Foreordained makes me wary becuase it seems to lessen personal choice.

I do like how Anita said this: I believe He matched us up and arranged it so that we were in the same place and same time together.

I'm confident God played matchmaker with me and hubby. Still, saying yes to hubby was my choice, one of the wisest ones I've ever made.

Great discussion!

Dina Sleiman said...

Honestly, Anita, I'm not sure about the etymology of that term. I taught that Greek myth to a college English class about eleven years ago, so it's not very fresh in memory. I do know that ever since that time, though, that's the sort of thinking I personally have attributed "soul mate" to.

PatriciaW said...

What an interesting discussion! My question is, "Do our souls evolve?" Was I as spiritually enlightened at five as I am now?
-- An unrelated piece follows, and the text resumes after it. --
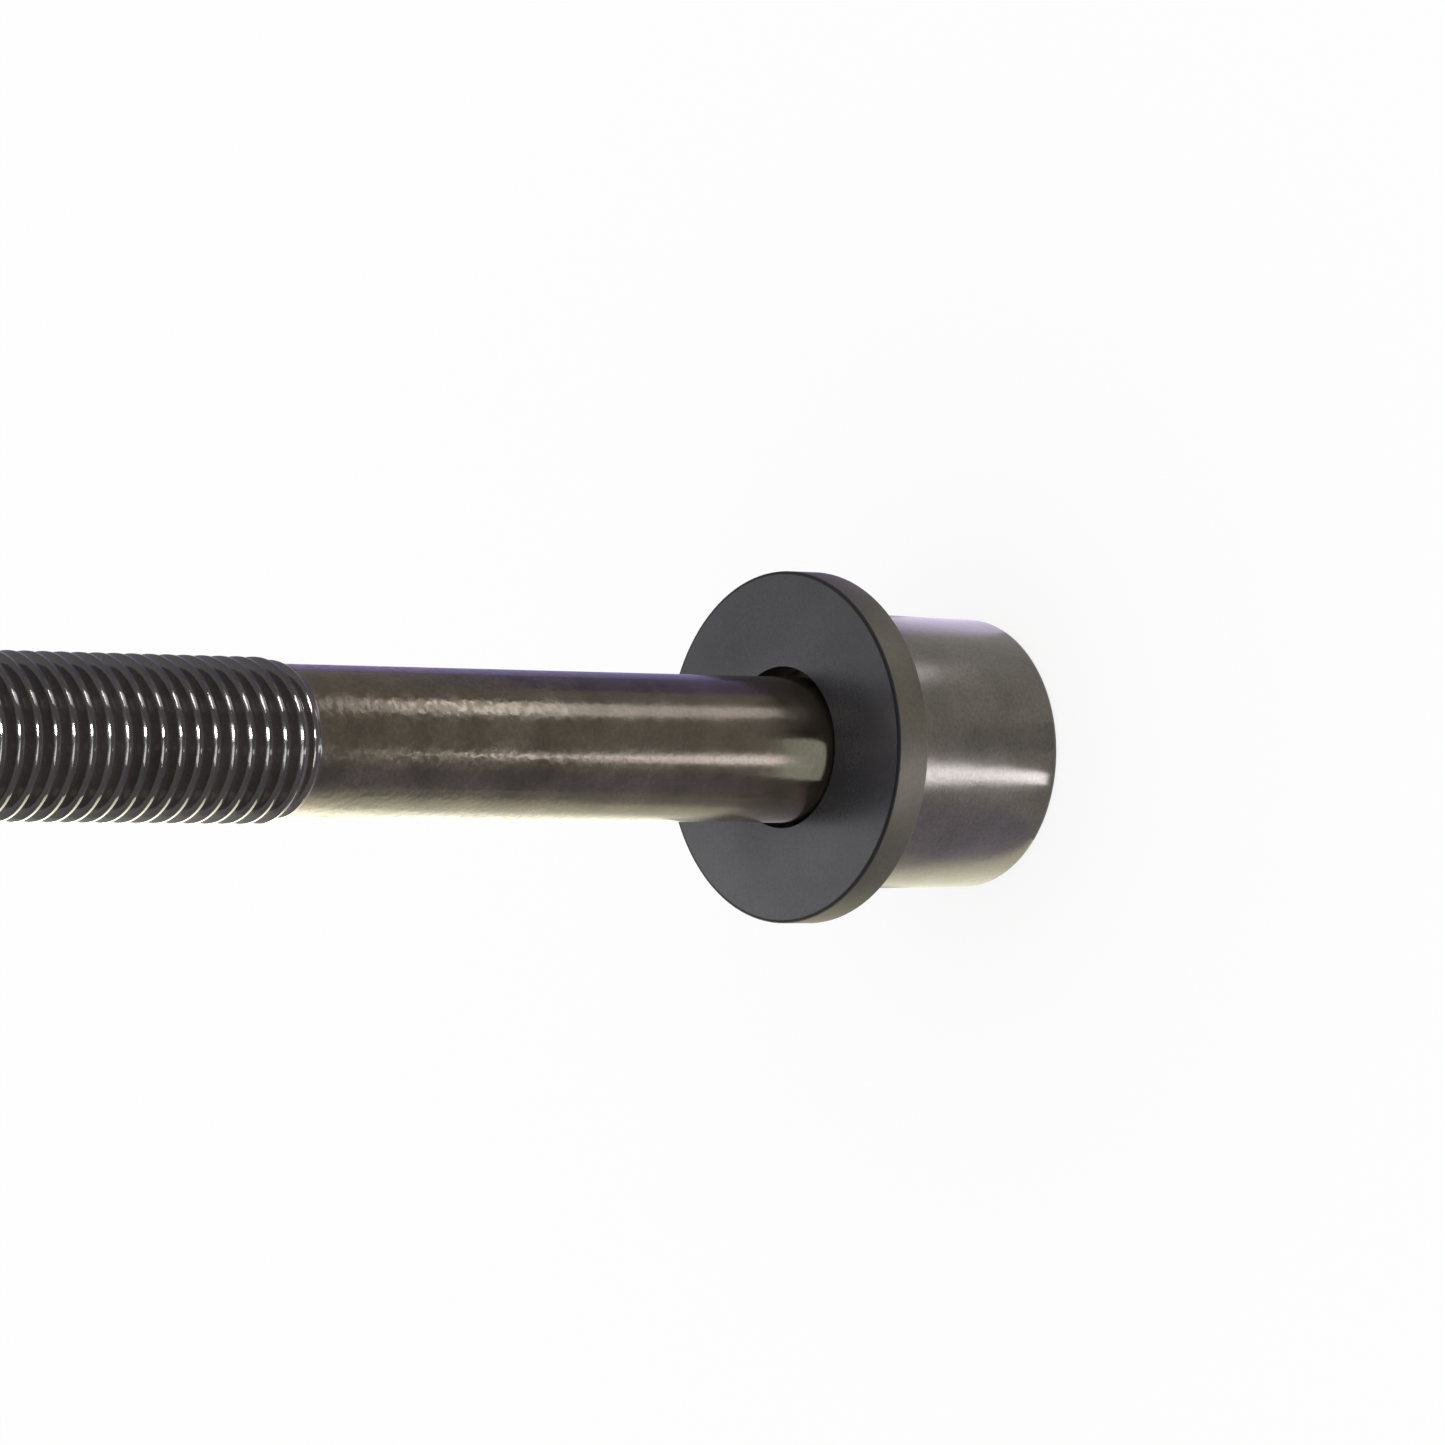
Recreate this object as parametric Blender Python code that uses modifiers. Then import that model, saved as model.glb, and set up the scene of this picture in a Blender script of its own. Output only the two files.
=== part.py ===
"""Cylinder head bolt with a loose washer under its round head.

The bolt stands on its head with the tip up. The origin is the middle of the head's end face, +Z runs
along the bolt to its tip, and all lengths are in metres. The rolled thread is a true right-hand helix
with few faces a turn: flat crests, straight flanks and a plain groove.
"""

import math

import bmesh
import bpy
from mathutils import Matrix

# Driving dimensions of the head
HEAD_DIAMETER = 0.0212
HEAD_HEIGHT = 0.0155
HEAD_DRAFT = math.radians(0.9)
HEAD_END_ROUNDING = 0.0005
HEAD_SEAT_ROUNDING = 0.0004

# Driving dimensions of the hexagon socket in the head's end
SOCKET_ACROSS_FLATS = 0.010
SOCKET_DEPTH = 0.007
SOCKET_MOUTH_CHAMFER = 0.0011
SOCKET_POINT_SLOPE = math.radians(30)
SOCKET_POINT_INSET = 0.0003

# Driving dimensions of the shank and the threaded length
SHANK_DIAMETER = 0.0111
PLAIN_LENGTH = 0.0506
HEAD_FILLET = 0.0004
THREAD_DIAMETER = 0.012
THREAD_ROOT_DIAMETER = 0.01016
THREAD_PITCH = 0.0015
THREAD_CREST_SHARE = 0.14
THREAD_RUNOUT = 0.0022
THREAD_LENGTH = 0.0572
TIP_CHAMFER = 0.001

# Driving dimensions of the washer
WASHER_DIAMETER = 0.0268
WASHER_THICKNESS = 0.003
WASHER_ROUNDING = 0.0002
WASHER_HOLE_CHAMFER = 0.0003
HOLE_CLEARANCE = 0.0001
SEAT_GAP = 0.0003

# Fineness of the round shapes: the thread has half as many steps round as the rest
THREAD_STEPS = 32
CIRCLE_STEPS = 2 * THREAD_STEPS
ROUNDING_STEPS = 3
MERGE_DISTANCE = 0.000001
CUTTER_OVERRUN = 0.001
SHARP_ANGLE = math.radians(30)

# Levels along the bolt, counted from the head's end
seat_level = HEAD_HEIGHT
plain_end_level = seat_level + PLAIN_LENGTH
thread_start_level = plain_end_level + THREAD_RUNOUT
tip_level = thread_start_level + THREAD_LENGTH
tip_radius = min(THREAD_DIAMETER / 2 - TIP_CHAMFER, THREAD_ROOT_DIAMETER / 2)
washer_level = seat_level + SEAT_GAP


def clear_scene():
    """Take away whatever the new scene starts with."""
    for thing in list(bpy.data.objects):
        bpy.data.objects.remove(thing, do_unlink=True)


def new_collection(name):
    collection = bpy.data.collections.new(name)
    bpy.context.scene.collection.children.link(collection)
    return collection


def steel(name, colour, roughness):
    """A dark, blackened steel with the given colour and roughness."""
    material = bpy.data.materials.new(name)
    material.use_nodes = True
    shader = material.node_tree.nodes["Principled BSDF"]
    shader.inputs["Base Color"].default_value = (*colour, 1.0)
    shader.inputs["Metallic"].default_value = 1.0
    shader.inputs["Roughness"].default_value = roughness
    material.diffuse_color = (*colour, 1.0)
    return material


def arc(centre, radius, start_degrees, end_degrees):
    """Points (r, z) round part of a circle, both ends included."""
    points = []
    for step in range(ROUNDING_STEPS + 1):
        turn = math.radians(start_degrees + (end_degrees - start_degrees) * step / ROUNDING_STEPS)
        points.append((centre[0] + radius * math.cos(turn), centre[1] + radius * math.sin(turn)))
    return points


def work_in(piece):
    """Turn what the piece's modifiers make into its own mesh, smooth but for its sharp edges."""
    evaluated = piece.evaluated_get(bpy.context.evaluated_depsgraph_get())
    piece.data = bpy.data.meshes.new_from_object(evaluated)
    piece.modifiers.clear()
    piece.data.name = piece.name
    piece.data.shade_smooth()
    piece.data.set_sharp_from_angle(angle=SHARP_ANGLE)


def turned(name, profile, collection, closed=False):
    """Turn a profile of (r, z) points, listed down its outer side, about the Z axis."""
    outline = bpy.data.meshes.new(name)
    edges = [(index, index + 1) for index in range(len(profile) - 1)]
    if closed:
        edges.append((len(profile) - 1, 0))
    outline.from_pydata([(r, 0.0, z) for r, z in profile], edges, [])
    piece = bpy.data.objects.new(name, outline)
    collection.objects.link(piece)
    screw = piece.modifiers.new("Turn", "SCREW")
    screw.axis = "Z"
    screw.angle = math.tau
    screw.steps = CIRCLE_STEPS
    screw.render_steps = CIRCLE_STEPS
    screw.use_merge_vertices = True
    screw.merge_threshold = MERGE_DISTANCE
    work_in(piece)
    bpy.data.meshes.remove(outline)
    return piece


def cut(piece, cutter):
    """Cut one shape out of a piece and keep the cutter as a wire guide."""
    cutter.hide_render = True
    cutter.display_type = "WIRE"
    boolean = piece.modifiers.new(cutter.name, "BOOLEAN")
    boolean.operation = "DIFFERENCE"
    boolean.solver = "EXACT"
    boolean.object = cutter
    work_in(piece)


def blank_profile():
    """The bolt's outer side from just under the thread down to the middle of the head's end."""
    shank_radius = SHANK_DIAMETER / 2
    head_radius = HEAD_DIAMETER / 2
    head_end_radius = head_radius - HEAD_HEIGHT * math.tan(HEAD_DRAFT)
    profile = [(shank_radius, plain_end_level - THREAD_PITCH)]
    fillet_centre = (shank_radius + HEAD_FILLET, seat_level + HEAD_FILLET)
    profile += arc(fillet_centre, HEAD_FILLET, 180, 270)
    seat_edge_centre = (head_radius - HEAD_SEAT_ROUNDING, seat_level - HEAD_SEAT_ROUNDING)
    profile += arc(seat_edge_centre, HEAD_SEAT_ROUNDING, 90, 0)
    end_edge_centre = (head_end_radius - HEAD_END_ROUNDING, HEAD_END_ROUNDING)
    profile += arc(end_edge_centre, HEAD_END_ROUNDING, 0, -90)
    profile.append((0.0, 0.0))
    return profile


def ring(shape, radius, level, steps):
    """A ring of vertices, closed by its first vertex."""
    vertices = []
    for step in range(steps):
        turn = math.tau * step / steps
        vertices.append(shape.verts.new((radius * math.cos(turn), radius * math.sin(turn), level)))
    return vertices + vertices[:1]


def thread_radii(level):
    """How far the crest and the root stand out at a level: both run out into the shank and the tip."""
    climbed = level - plain_end_level
    shank_radius = SHANK_DIAMETER / 2
    crest_share = min(climbed / THREAD_RUNOUT, 1.0)
    root_share = min(climbed / THREAD_PITCH, 1.0)
    crest = shank_radius + (THREAD_DIAMETER / 2 - shank_radius) * crest_share
    root = shank_radius + (THREAD_ROOT_DIAMETER / 2 - shank_radius) * root_share
    chamfer = tip_radius + tip_level - level
    return min(crest, chamfer), min(root, chamfer)


def roll_thread(blank):
    """Close the blank's open top with the thread and the flat tip.

    The thread is a grid that climbs one pitch a turn. Where it would pass the shank or the tip it is
    held there, and what falls together is merged.
    """
    shape = bmesh.new()
    shape.from_mesh(blank.data)
    shank_ring = ring(shape, SHANK_DIAMETER / 2, plain_end_level - THREAD_PITCH, CIRCLE_STEPS)
    start_ring = ring(shape, SHANK_DIAMETER / 2, plain_end_level, THREAD_STEPS)
    for step in range(THREAD_STEPS):
        first, middle, last = shank_ring[2 * step:2 * step + 3]
        shape.faces.new((first, middle, start_ring[step]))
        shape.faces.new((middle, start_ring[step + 1], start_ring[step]))
        shape.faces.new((middle, last, start_ring[step + 1]))

    crest_half = THREAD_CREST_SHARE / 2
    groove, crest_start, crest_end = (0.0, False), (0.5 - crest_half, True), (0.5 + crest_half, True)
    turns = math.ceil((tip_level - plain_end_level) / THREAD_PITCH) + 1
    rows = []
    for turn_number in range(turns):
        for share, is_crest in (groove, crest_start, crest_end):
            row = []
            for step in range(THREAD_STEPS + 1):
                climb = (turn_number + share + step / THREAD_STEPS - 1) * THREAD_PITCH
                level = min(max(plain_end_level + climb, plain_end_level), tip_level)
                crest, root = thread_radii(level)
                radius = crest if is_crest else root
                turn = math.tau * step / THREAD_STEPS
                row.append(shape.verts.new((radius * math.cos(turn), radius * math.sin(turn), level)))
            rows.append(row)
    for lower, upper in zip(rows, rows[1:]):
        for step in range(THREAD_STEPS):
            shape.faces.new((lower[step], lower[step + 1], upper[step + 1], upper[step]))

    bmesh.ops.remove_doubles(shape, verts=shape.verts, dist=MERGE_DISTANCE)
    bmesh.ops.holes_fill(shape, edges=shape.edges)
    bmesh.ops.recalc_face_normals(shape, faces=shape.faces)
    shape.to_mesh(blank.data)
    shape.free()
    work_in(blank)


def socket_cutters(collection):
    """The hexagon with its drilled point, and the cone that chamfers its mouth."""
    inner_radius = SOCKET_ACROSS_FLATS / 2
    corner_radius = inner_radius / math.cos(math.pi / 6)
    hexagon_mesh = bpy.data.meshes.new("socket_hexagon")
    shape = bmesh.new()
    height = SOCKET_DEPTH + CUTTER_OVERRUN
    middle = Matrix.Translation((0.0, 0.0, SOCKET_DEPTH - height / 2))
    bmesh.ops.create_cone(
        shape,
        cap_ends=True,
        segments=6,
        radius1=corner_radius,
        radius2=corner_radius,
        depth=height,
        matrix=middle @ Matrix.Rotation(math.pi / 2, 4, "Z"),
    )
    shape.to_mesh(hexagon_mesh)
    shape.free()
    hexagon = bpy.data.objects.new("socket_hexagon", hexagon_mesh)
    collection.objects.link(hexagon)

    point_radius = inner_radius - SOCKET_POINT_INSET
    point_profile = [
        (0.0, SOCKET_DEPTH + point_radius * math.tan(SOCKET_POINT_SLOPE)),
        (point_radius, SOCKET_DEPTH),
        (point_radius, -CUTTER_OVERRUN),
        (0.0, -CUTTER_OVERRUN),
    ]
    point = turned("socket_point", point_profile, collection)

    mouth_radius = inner_radius + SOCKET_MOUTH_CHAMFER
    mouth_profile = [
        (0.0, mouth_radius),
        (mouth_radius + CUTTER_OVERRUN, -CUTTER_OVERRUN),
        (0.0, -CUTTER_OVERRUN),
    ]
    mouth = turned("socket_mouth", mouth_profile, collection)
    return hexagon, point, mouth


def washer_profile():
    """The washer's section, from its hole's upper edge outwards and down its outer side."""
    hole_radius = max(THREAD_DIAMETER / 2, SHANK_DIAMETER / 2 + HEAD_FILLET) + HOLE_CLEARANCE
    outer_radius = WASHER_DIAMETER / 2
    top = washer_level + WASHER_THICKNESS
    rounding = WASHER_ROUNDING
    chamfer = WASHER_HOLE_CHAMFER
    profile = [(hole_radius, top - chamfer), (hole_radius + chamfer, top)]
    profile += arc((outer_radius - rounding, top - rounding), rounding, 90, 0)
    profile += arc((outer_radius - rounding, washer_level + rounding), rounding, 0, -90)
    profile += [(hole_radius + chamfer, washer_level), (hole_radius, washer_level + chamfer)]
    return profile


clear_scene()
parts = new_collection("Cylinder head bolt")
cutters = new_collection("Cutters")

bolt = turned("bolt", blank_profile(), parts)
roll_thread(bolt)
bolt.data.materials.append(steel("blackened_steel", (0.085, 0.078, 0.068), 0.36))
for socket_cutter in socket_cutters(cutters):
    cut(bolt, socket_cutter)

washer = turned("washer", washer_profile(), parts, closed=True)
washer.data.materials.append(steel("blackened_washer_steel", (0.095, 0.095, 0.1), 0.46))
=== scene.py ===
"""The looks of a cylinder head bolt: a blackened steel bolt with a rolled thread, and its loose washer."""

import math

import bmesh
import bpy
from mathutils import Matrix, Vector


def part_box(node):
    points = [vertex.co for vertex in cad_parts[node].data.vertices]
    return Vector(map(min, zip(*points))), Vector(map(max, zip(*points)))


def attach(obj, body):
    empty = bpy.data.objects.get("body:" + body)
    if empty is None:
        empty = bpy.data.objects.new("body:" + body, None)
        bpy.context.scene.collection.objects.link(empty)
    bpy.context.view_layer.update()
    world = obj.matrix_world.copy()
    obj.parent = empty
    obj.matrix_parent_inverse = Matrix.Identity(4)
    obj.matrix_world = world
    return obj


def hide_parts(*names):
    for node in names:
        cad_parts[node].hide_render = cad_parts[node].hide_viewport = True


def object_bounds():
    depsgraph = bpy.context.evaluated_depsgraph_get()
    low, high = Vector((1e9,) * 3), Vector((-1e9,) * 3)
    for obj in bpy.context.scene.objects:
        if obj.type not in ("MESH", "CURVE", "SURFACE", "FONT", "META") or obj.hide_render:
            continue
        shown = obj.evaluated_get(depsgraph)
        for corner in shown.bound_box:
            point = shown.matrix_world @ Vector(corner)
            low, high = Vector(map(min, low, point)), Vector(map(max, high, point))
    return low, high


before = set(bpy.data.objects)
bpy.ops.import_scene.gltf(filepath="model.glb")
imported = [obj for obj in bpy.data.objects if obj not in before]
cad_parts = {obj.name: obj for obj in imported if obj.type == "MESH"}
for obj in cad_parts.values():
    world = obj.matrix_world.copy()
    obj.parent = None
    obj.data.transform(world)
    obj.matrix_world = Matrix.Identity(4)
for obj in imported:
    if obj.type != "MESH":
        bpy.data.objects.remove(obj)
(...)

Am I now all that I can hope to be spiritually?

If not, then I have no problem with the concept of soul mates. God puts us with who we need to be with based on where we are at that time as well as who we will become.

And I don't necessarily take that to mean there is one right person. God is certainly big enough to connect you with your soul mate who lives on the other side of the planet, but gee, should He have to work quite that hard? Maybe it's less about the right person, and more about the right sort of person, including physical attraction.